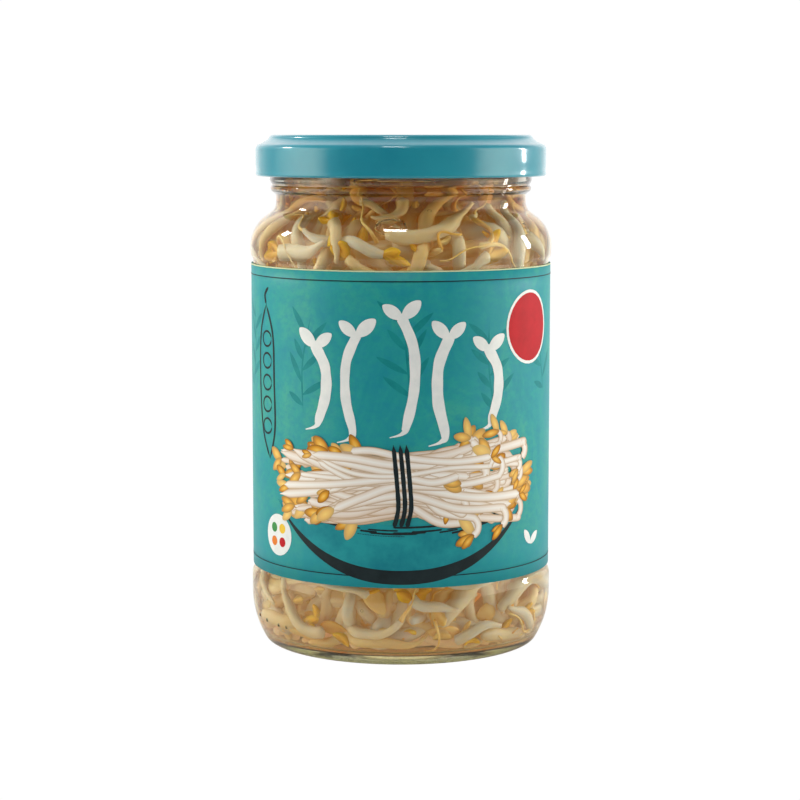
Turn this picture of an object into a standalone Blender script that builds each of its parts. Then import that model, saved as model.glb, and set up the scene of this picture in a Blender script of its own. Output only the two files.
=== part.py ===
"""A glass jar of bean sprouts: twist-off lid with its seal, wrap-round paper label, brine and packed sprouts.

Metres, +Z up. The origin is the middle of the jar's foot, on the surface that it stands on, and the front
of the label faces -Y. Each turned piece is a profile of (radius, height) points with a Screw modifier.
"""

import math
import random

import bmesh
import bpy
from mathutils import Vector

# The jar, which holds about 0.37 litre
JAR_RADIUS = 0.0360
PANEL_RADIUS = 0.03535
PANEL_LOW, PANEL_HIGH = 0.0179, 0.0917
PANEL_EDGE, PANEL_EDGE_DEPTH, PANEL_ROUNDING = 0.0007, 0.0003, 0.0010
INSIDE_RADIUS = 0.0332
HEEL_TOP = 0.0120
HEEL_ARC = 0.0220
FOOT_ARC = 0.0016
FOOT_INNER_RADIUS = 0.0292
PUSH_UP_RADIUS, PUSH_UP_EDGE, PUSH_UP_HEIGHT = 0.0286, 0.0004, 0.0026
INSIDE_HEEL_ARC = 0.0065
INSIDE_FLOOR = 0.0026
INSIDE_FLOOR_CROWN = 0.0024
SHOULDER_CENTRE = (0.0270, 0.0946)
SHOULDER_ARC, INSIDE_SHOULDER_ARC = 0.0090, 0.0062
NECK_FILLET_CENTRE = (0.0328, 0.1052)
NECK_FILLET, INSIDE_NECK_FILLET = 0.0030, 0.0058
NECK_TOP, FINISH_LOW = 0.1070, 0.1099
SHOULDER_DEG = 61.3
BEAD_CENTRE, BEAD_ARC = (0.03005, 0.1084), 0.0010
FINISH_RADIUS, BORE_RADIUS = 0.0312, 0.0285
BORE_FLARE_HEIGHT = 0.1115
RIM_HEIGHT = 0.1196
RIM_OUTER_ARC, RIM_INNER_ARC = 0.0010, 0.0008

# The thread: four short rounded ramps, one for each lug of the lid
LUG_COUNT = 4
THREAD_LEAD = 0.0070
THREAD_RADIUS, THREAD_BEAD = 0.0319, 0.0009
THREAD_HEIGHT = 0.11395
THREAD_START_DEG, THREAD_END_DEG = -9.0, 55.0
THREAD_STEPS = 6
THREAD_END_SINK, THREAD_END_TAPER = 0.0008, 0.5

# The lid, pressed from sheet steel
LID_RADIUS = 0.03455
LID_BOTTOM, LID_TOP = 0.1113, 0.1210
SHEET = 0.0003
CURL = 0.0006
LID_CORNER_CENTRE, LID_CORNER = (0.03310, 0.11750), 0.00145
LID_LEDGE = (0.0324, 0.1193)
LID_STEP_CENTRE, LID_STEP = (0.0304, 0.1200), 0.0010
LID_RING_INNER, LID_RING_ROUNDING = 0.0286, 0.0004
PANEL_STEP_RADIUS, PANEL_DROP = 0.0270, 0.0009
BUTTON_RADIUS, BUTTON_DROP, BUTTON_SLOPE = 0.0105, 0.0006, 0.6
LUG_SIZE = (0.0021, 0.0080, 0.00085)
LUG_INNER_RADIUS, LUG_BOTTOM = 0.0319, 0.11175

SEAL_INNER, SEAL_OUTER = 0.0286, 0.0303
GAP = 0.0003
SEAL_THICKNESS = 0.0005

# The label, whose glued overlap is at the back
LABEL_LOW, LABEL_HIGH = 0.0187, 0.0908
LABEL_INNER, PAPER = 0.0356, 0.0002
OVERLAP_DEG = 10.0

# The brine: its flat surface and the layer of it between the glass and the packed sprouts
BRINE_HEIGHT = 0.1120
BRINE_LAYER = 0.0007
BRINE_SURFACE_LAYER = 0.0014
BRINE_HOLE_RADIUS = 0.0070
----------
Task requirements
Return all lines containing "import".

Task result
Turn this picture of an object into a standalone Blender script that builds each of its parts. Then import that model, saved as model.glb, and set up the scene of this picture in a Blender script of its own. Output only the two files.
import math
import random
import bmesh
import bpy
from mathutils import Vector